What is being asked – Repeat the entire listing exactly.

# # # # #

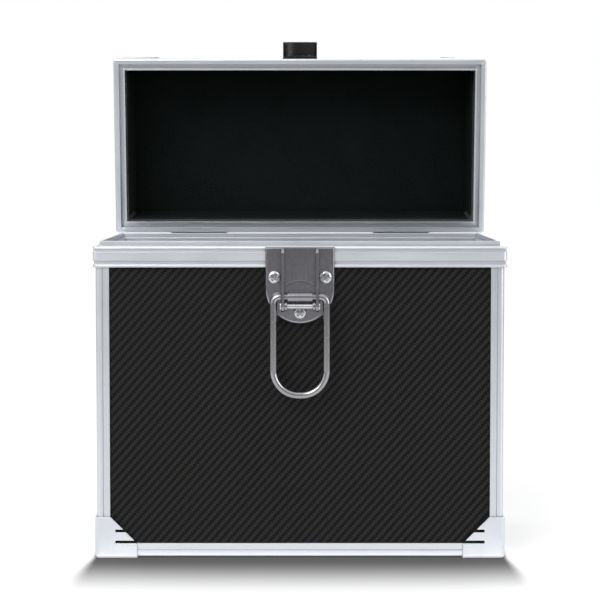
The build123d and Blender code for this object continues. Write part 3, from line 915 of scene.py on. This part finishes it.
# ---- Screws and rivets ----
FASTENERS = "fasteners on points"
RIM_SHARE = 0.08  # height of a head's rim, as a share of the head's height
DIMPLE_SLOPE = 0.7  # a dimple is at its deepest this far out, as a share of its radius
SHANK_SIDES = 24
SCREW_ROUNDNESS = 2.2
RIVET_ROUNDNESS = 3.0
CROSS = ("cross_width", "cross_length", "cross_depth")
DIMPLE = ("dimple_radius", "dimple_depth")
FULL_TURN = 6.28
SPIN_SCALE = 900
SPIN_SHIFT = Vector((0.3, 0.7, 0.1))
OUTER = 0.98  # what is further out than this share of the radius belongs to a head's rim
FASTENER_CREASE = radians(35)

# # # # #

Exercise answer –
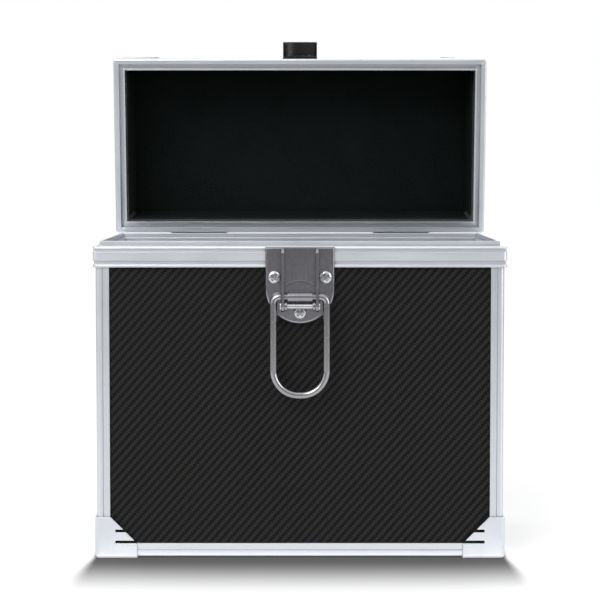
The build123d and Blender code for this object continues. Write part 3, from line 915 of scene.py on. This part finishes it.
# ---- Screws and rivets ----
FASTENERS = "fasteners on points"
RIM_SHARE = 0.08  # height of a head's rim, as a share of the head's height
DIMPLE_SLOPE = 0.7  # a dimple is at its deepest this far out, as a share of its radius
SHANK_SIDES = 24
SCREW_ROUNDNESS = 2.2
RIVET_ROUNDNESS = 3.0
CROSS = ("cross_width", "cross_length", "cross_depth")
DIMPLE = ("dimple_radius", "dimple_depth")
FULL_TURN = 6.28
SPIN_SCALE = 900
SPIN_SHIFT = Vector((0.3, 0.7, 0.1))
OUTER = 0.98  # what is further out than this share of the radius belongs to a head's rim
FASTENER_CREASE = radians(35)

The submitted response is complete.